Petite info, quand tu cours, il est de coutume de compter le nombre d’équipe que tu dépasses et de l’inscrire sur ton van. A la fin de la course on en était à 610… j’étais pas près.
Je me retrouve torse poil au milieu des bois, il est 10h du mat, le soleil se balade entre les sapins, je viens de passer 24h dans un van en ayant dormi 20 mins, avec des gens que je ne connaissais pas deux jours avant. A ce moment là je prends à peine conscience de la course qu’on est train de courir. Je suis sur mes derniers kilomètres et chose plutôt rare pour moi à 10h du matin, je prends plaisir à courir. ( A l’instar des sorties à 6h30 en compagnie du Mal -> Nicobrun)

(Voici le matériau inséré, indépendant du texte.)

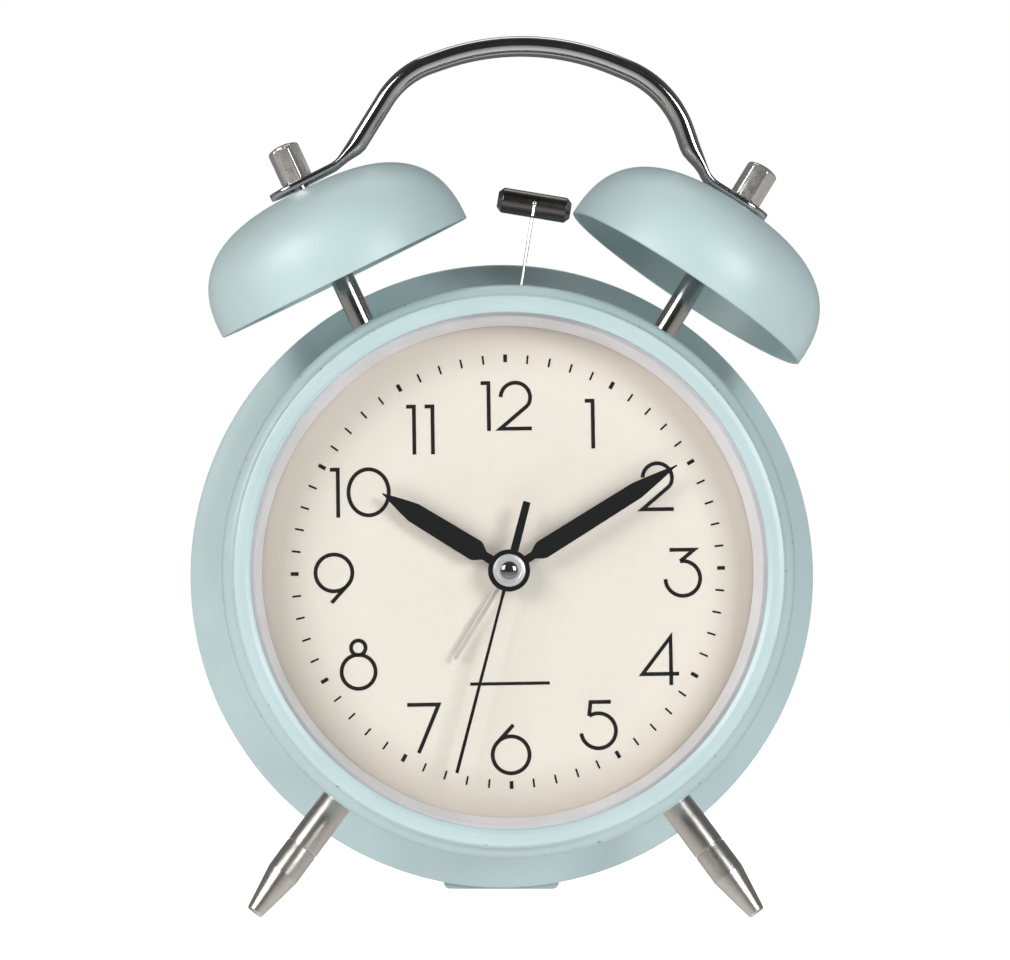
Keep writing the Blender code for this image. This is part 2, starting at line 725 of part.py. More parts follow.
def gear_outline(teeth, module, phase):
    """Straight-sided teeth with backlash, a tooth centred on the phase angle."""
    pitch_r = module * teeth / 2
    tip = pitch_r + 0.75 * module
    root = pitch_r - 1.2 * module
    step = 2 * pi / teeth
    points = []
    for k in range(teeth):
        middle = phase + k * step
        for radius, half in ((root, 0.30), (tip, 0.11)):
            points.append((radius, middle - half * step))
        for radius, half in ((tip, 0.11), (root, 0.30)):
            points.append((radius, middle + half * step))
    return [(r * cos(a), r * sin(a)) for r, a in points]


def mesh_phase(phase, teeth, other_teeth, direction):
    """The phase of the other gear, placed at `direction` from the first, whose teeth fill the first's gaps."""
    step = 2 * pi / teeth
    other_step = 2 * pi / other_teeth
    ahead = ((phase - direction) / step) % 1.0
    return direction + pi - (ahead + 0.5) * other_step


def bearing(start, end):
    return atan2(end[1] - start[1], end[0] - start[0])


def build_train(axis):
    centre = (0.0, 0.0)
    time_shaft = (KNOB_X, 0.0)
    alarm_shaft = (-KNOB_X, 0.0)

    def pipe(name, radii, front, back, mat, place_at=shifted()):
        return solid(name, disc(radii[1], -back, -front, 20, bore=radii[0]), mat, place_at, axis)

    def add_gear(obj, name, teeth, module, phase, front, back, place_at=shifted(), bore=0.0):
        outline = gear_outline(teeth, module, phase)
        cut(obj, f"{name}_teeth", prism(outline, -back, -front), place_at, axis, "UNION")
        if bore:
            cut(obj, f"{name}_gear_bore", disc(bore, -back - 1, -front + 1, 20), place_at, axis)

    cannon_phase = 0.0
    minute = pipe("minute_pinion", MINUTE_PIPE, MINUTE_DEPTH, 17.2, brass())
    add_gear(minute, "minute_pinion", CANNON_TEETH, MODULE, cannon_phase, 15.4, 16.8, bore=MINUTE_PIPE[0])

    motion_at = shifted(*MOTION_CENTRE, 0)
    motion_phase = mesh_phase(cannon_phase, CANNON_TEETH, MOTION_TEETH, bearing(centre, MOTION_CENTRE))
    motion = solid("motion_wheel", disc(0.5, -17.6, -13.7, 12), white(), motion_at, axis)
    add_gear(motion, "motion_wheel", MOTION_TEETH, MODULE, motion_phase, 15.7, 16.5, motion_at)
    add_gear(motion, "motion_pinion", MOTION_PINION_TEETH, MODULE, 0.0, 13.8, 16.0, motion_at)

    hour_phase = mesh_phase(0.0, MOTION_PINION_TEETH, HOUR_TEETH, bearing(MOTION_CENTRE, centre))
    hour = pipe("hour_wheel", HOUR_PIPE, HOUR_DEPTH, 15.0, white())
    add_gear(hour, "hour_wheel", HOUR_TEETH, MODULE, hour_phase, 14.1, 14.9, bore=HOUR_PIPE[0])

    set_at = shifted(*time_shaft, 0)
    set_phase = mesh_phase(motion_phase, MOTION_TEETH, SET_TEETH, bearing(MOTION_CENTRE, time_shaft))
    shaft = solid("time_set_shaft", disc(1.0, -49.0, -12.6, 16), white(), set_at, axis)
    add_gear(shaft, "time_set_pinion", SET_TEETH, MODULE, set_phase, 15.6, 16.6, set_at)

    alarm = pipe("alarm_wheel", ALARM_PIPE, ALARM_DEPTH, 13.6, white())
    add_gear(alarm, "alarm_wheel", ALARM_TEETH, MODULE, 0.0, 12.6, 13.4, bore=ALARM_PIPE[0])
    alarm_phase = mesh_phase(0.0, ALARM_TEETH, ALARM_PINION_TEETH, bearing(centre, alarm_shaft))
    alarm_at = shifted(*alarm_shaft, 0)
    shaft = solid("alarm_set_shaft", disc(1.0, -49.0, -12.5, 16), white(), alarm_at, axis)
    add_gear(shaft, "alarm_set_pinion", ALARM_PINION_TEETH, MODULE, alarm_phase, 12.5, 13.5, alarm_at)

    second = solid("second_wheel", disc(ARBOR_R, -18.9, -SECOND_DEPTH - 0.1, 12), white(), shifted(), axis)
    add_gear(second, "second_wheel", SECOND_TEETH, FINE_MODULE, 0.0, 18.0, 18.7)

    direction = bearing(centre, INTERMEDIATE_CENTRE)
    pinion_phase = mesh_phase(0.0, SECOND_TEETH, INTERMEDIATE_PINION_TEETH, direction)
    between_at = shifted(*INTERMEDIATE_CENTRE, 0)
    between = solid("intermediate_wheel", disc(0.4, -21.0, -17.5, 12), white(), between_at, axis)
    teeth = INTERMEDIATE_PINION_TEETH
    add_gear(between, "intermediate_pinion", teeth, FINE_MODULE, pinion_phase, 17.9, 19.4, between_at)
    add_gear(between, "intermediate_wheel", INTERMEDIATE_TEETH, FINE_MODULE, 0.0, 19.2, 19.9, between_at)

    direction = bearing(INTERMEDIATE_CENTRE, ROTOR_CENTRE)
    rotor_phase = mesh_phase(0.0, INTERMEDIATE_TEETH, ROTOR_TEETH, direction)
    rotor_at = shifted(*ROTOR_CENTRE, 0)
    rotor = solid("rotor", disc(2.0, -22.8, -20.7, 20), steel(), rotor_at, axis)
    add_gear(rotor, "rotor_pinion", ROTOR_TEETH, FINE_MODULE, rotor_phase, 19.0, 20.8, rotor_at)


# ---------------------------------------------------------------- movement housing and rear


def build_movement(axis):
    front, back = HOUSING_DEPTHS
    low, high = HOUSING_UP
    half = HOUSING_HALF_WIDTH
    plate_back = front + HOUSING_WALL
    plate = box((-half, half), HOUSING_UP, (-plate_back, -front))
    plate = solid("movement_front_plate", plate, white(), shifted(), axis)
    cut(plate, "bush_outside", disc(BUSH[1], -front - 0.6, -8.7, 20), shifted(), axis, "UNION")
    cut(plate, "bush_bore", disc(BUSH[0], -front - 3, -8, 20), shifted(), axis)

    shell = box((-half, half), HOUSING_UP, (-back, -plate_back - GAP))
    shell = solid("movement_housing", shell, white(), shifted(), axis)
    wall = HOUSING_WALL
    inside = box((-half + wall, half - wall), (low + wall, high - wall), (-back + wall, -plate_back + 1))
    cut(shell, "housing_inside", inside, shifted(), axis)
    for name, x in (("time", KNOB_X), ("alarm", -KNOB_X)):
        cut(shell, f"housing_{name}_hole", disc(1.0 + 0.15, -back - 1, -back + 3, 16), shifted(x, 0, 0), axis)

    x, up = ROTOR_CENTRE
    stator = solid("stator", box((-11, 2), (up - 4.5, up + 4.5), (-22.1, -21.3)), steel(), shifted(), axis)
    cut(stator, "stator_eye", disc(2.5, -23, -20, 20), shifted(x, up, 0), axis)
    coil = [(0, -5), (3.0, -5), (3.0, -4.2), (2.4, -4.2), (2.4, 4.2), (3.0, 4.2), (3.0, 5), (0, 5)]
    solid("drive_coil", turned(coil, 16), copper(), shifted(12.5, 11, -20.2) @ turn(pi / 2, "Y"), axis)
    board = box((4, 18), (-12, -2), (-22.6, -21.4))
    board = solid("circuit_board", board, green(), shifted(), axis)
    cut(board, "board_notch", disc(2.0, -23, -21, 16), shifted(KNOB_X, 0, 0), axis)


def build_rear(axis):
    front, back = COVER_DEPTHS
    bay_low, bay_high = BAY_UP
    wall = HOUSING_WALL
    half = BAY_HALF_WIDTH
    cover = solid("rear_cover", disc(COVER_R, -back, -front, 48), pale_plastic(), shifted(), axis)
    bay_depths = (-front - 0.6, wall - BAY_FLOOR_DEPTH)
    bay = box((-half - wall, half + wall), (bay_low - wall, bay_high + wall), bay_depths)
    cut(cover, "bay_outside", bay, shifted(), axis, "UNION")
    inside = box((-half, half), BAY_UP, (-back - 1, -BAY_FLOOR_DEPTH))
    cut(cover, "bay_inside", inside, shifted(), axis)
    foot = box((-FOOT_HALF_WIDTH, FOOT_HALF_WIDTH), FOOT_UP, (-back - 2.0, -back + 0.5))
    cut(cover, "rear_foot", foot, shifted(), axis, "UNION")
    for name, x in (("time", KNOB_X), ("alarm", -KNOB_X)):
        cut(cover, f"cover_{name}_hole", disc(1.3, -back - 1, -front + 1, 16), shifted(x, 0, 0), axis)
    for name, degrees in SCREW_ANGLES.items():
        spin = turn(radians(degrees - 90), "Z") @ shifted(0, SCREW_R, 0)
        cut(cover, f"cover_hole_{name}", disc(1.5, -back - 1, -front + 1, 12), spin, axis)
        seat = -back - GAP
        screw = [(0, -39.0), (1.2, -39.0), (1.2, seat), (2.4, seat), (2.2, seat - 1.1), (0, seat - 1.3)]
        solid(f"cover_screw_{name}", turned(screw, 16), steel(), spin, axis)
    sx, sy = SWITCH_CENTRE
    slot = box((sx - 2.5, sx + SWITCH_TRAVEL + 2.5), (sy - 2.0, sy + 2.0), (-back - 1, -front + 1))
    cut(cover, "switch_slot", slot, shifted(), axis)
    bx, by = BUTTON_CENTRE
    cut(cover, "button_hole", disc(4.0 + GAP, -back - 1, -front + 1, 20), shifted(bx, by, 0), axis)

    grip = box((-2.2, 2.2), (-1.7, 1.7), (-46.6, -41.0))
    switch = solid("alarm_switch", grip, black(), shifted(sx, sy, 0), axis)
    base = box((-4.0, 4.0), (-3.5, 3.5), (-42.6, -41.4))
    cut(switch, "switch_base", base, shifted(sx, sy, 0), axis, "UNION")
    button = [(0, -47.0), (3.4, -47.0), (4.0, -46.4), (4.0, -42.6), (5.2, -42.6), (5.2, -41.6)]
    button += [(0, -41.6)]
    solid("light_button", turned(button, 24), black(), shifted(bx, by, 0), axis)

    door = box((-half - 1.0, half + 1.0), (bay_low - 1.0, bay_high + 1.0), (-back - 1.5, -back - GAP))
    solid("battery_door", door, black(), shifted(), axis)
    for name, sign in (("positive", 1), ("negative", -1)):
        near, far = sorted((sign * (half - 0.8), sign * (half - GAP)))
        contact = box((near, far), (-33, -23), (-42.0, -30.5))
        solid(f"battery_contact_{name}", contact, brass(), shifted(), axis)

    for name, x in (("time", KNOB_X), ("alarm", -KNOB_X)):
        grip = []
        for k in range(48):
            a = 2 * pi * k / 48
            radius = KNOB_R - (0.0 if k % 4 < 2 else 0.45)
            grip.append((radius * cos(a), radius * sin(a)))
        place_at = shifted(x, 0, 0)
        knob = solid(f"{name}_set_knob", prism(grip, -KNOB_BACK_DEPTH, -45.4), black(), place_at, axis)
        cut(knob, f"{name}_knob_bore", disc(1.05, -49.4, -45, 16), place_at, axis)


def main():
    clear_scene()
    axis = frame_empty("dial_axis", shifted(0, FRONT_Y, CENTRE_HEIGHT) @ turn(pi / 2, "X"))
    build_case(axis)
    build_front(axis)
    build_bells(axis)
    build_posts(axis)
    build_cap_nuts(axis)
    build_handle(axis)
    build_legs(axis)
    build_hammer(axis)
    build_bell_motor(axis)
    build_hands(axis)
    build_train(axis)
    build_movement(axis)
    build_rear(axis)


main()
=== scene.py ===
"""The looks of the twin-bell alarm clock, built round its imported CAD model.

Lengths are in millimetres until they become mesh points. The front view is the working plane: x to the
right, up from the dial axis, and `depth` counted backwards from the bezel's front face.
"""

from math import acos, asin, atan2, cos, pi, radians, sin, sqrt, tan

import bmesh
import bpy
from mathutils import Matrix, Vector


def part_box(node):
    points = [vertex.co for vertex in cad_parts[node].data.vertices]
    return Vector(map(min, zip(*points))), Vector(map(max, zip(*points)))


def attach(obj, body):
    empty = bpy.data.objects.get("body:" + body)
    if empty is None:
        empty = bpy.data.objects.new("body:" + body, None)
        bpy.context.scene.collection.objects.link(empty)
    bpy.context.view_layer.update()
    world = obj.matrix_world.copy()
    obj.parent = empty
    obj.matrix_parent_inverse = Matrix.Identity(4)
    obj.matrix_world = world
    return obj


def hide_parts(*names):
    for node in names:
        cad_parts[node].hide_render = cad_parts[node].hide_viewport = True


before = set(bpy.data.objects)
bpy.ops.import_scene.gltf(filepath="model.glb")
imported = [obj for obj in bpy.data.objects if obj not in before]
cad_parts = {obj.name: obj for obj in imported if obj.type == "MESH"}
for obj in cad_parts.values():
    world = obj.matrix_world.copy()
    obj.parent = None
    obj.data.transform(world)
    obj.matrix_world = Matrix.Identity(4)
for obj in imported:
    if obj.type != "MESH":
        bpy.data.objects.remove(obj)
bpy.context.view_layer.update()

MM = 0.001
CASE = "case"


def node_range(node, axis):
    low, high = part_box(node)
    return low[axis] / MM, high[axis] / MM


# The dial axis, read from the CAD parts
FRONT_Y = node_range("front_bezel", 1)[0]
CENTRE_HEIGHT = sum(node_range("dial", 2)) / 2
GAP = 0.3

# Case
REAR_RIM_R = 61.0
WAIST_R = 48.2
LIP_R = 53.0
SHEET = 0.8
LIP_DEPTH = 5.5
WAIST_DEPTH = 20.0
FLARE_R = (22.0**2 + 12.8**2) / (2 * 12.8)
RIM_ROLL_R = 0.8
FLANGE_DEPTH = 2.0
FLANGE_R = 48.6

# Front
BEZEL_R = 50.9
BEZEL_OPENING_R = 47.4
BEZEL_BACK = 1.7
RING_DEPTHS = (3.3, 9.5)
DIAL_VISIBLE_R = 45.7
DIAL_DEPTH = 9.8

# Dial print
PRINT_TURN = radians(1.06)
TRACK_R = 40.4
STROKE = 0.72
INK = 0.05

# Bells, posts and handle
GEAR_HEIGHT = 44.0
GEAR_TIP = radians(4.0)
BELL_R = 25.8
BELL_HEIGHT = 18.5
BELL_WALL = 0.9
BELL_POWER = 2.7
POST_R = 2.25
THREAD_R = 1.5
NUT_FLATS = 5.5
NUT_HEIGHT = 7.3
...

Les derniers mètres sont fait en sprint pour donner le dernier relais au van 2. J’ai l’impression d’être PAB, un champion du monde acclamé par un stade entier, alors que mon finish est dégueulasse, mais je m’en branle. Notre course se termine ici, on les retrouvera sur la plage de Sea Side pour franchir la ligne d’arrivée ensemble et surtout prendre les bières qui vont avec.
Gump : A te lire on a presque l’impression que tu as un coeur, je suis ebaubie.
Forrest : Je suis le premier surpris oui ! Au delà d’une expérience sportive je me suis laissé prendre au jeu de l’humain et honnêtement c’était assez dingue.
Alors si d’habitude ici on est plutôt du style Run-Beer-Repeat, là-bas je me suis converti au Run-Cheer-Repeat.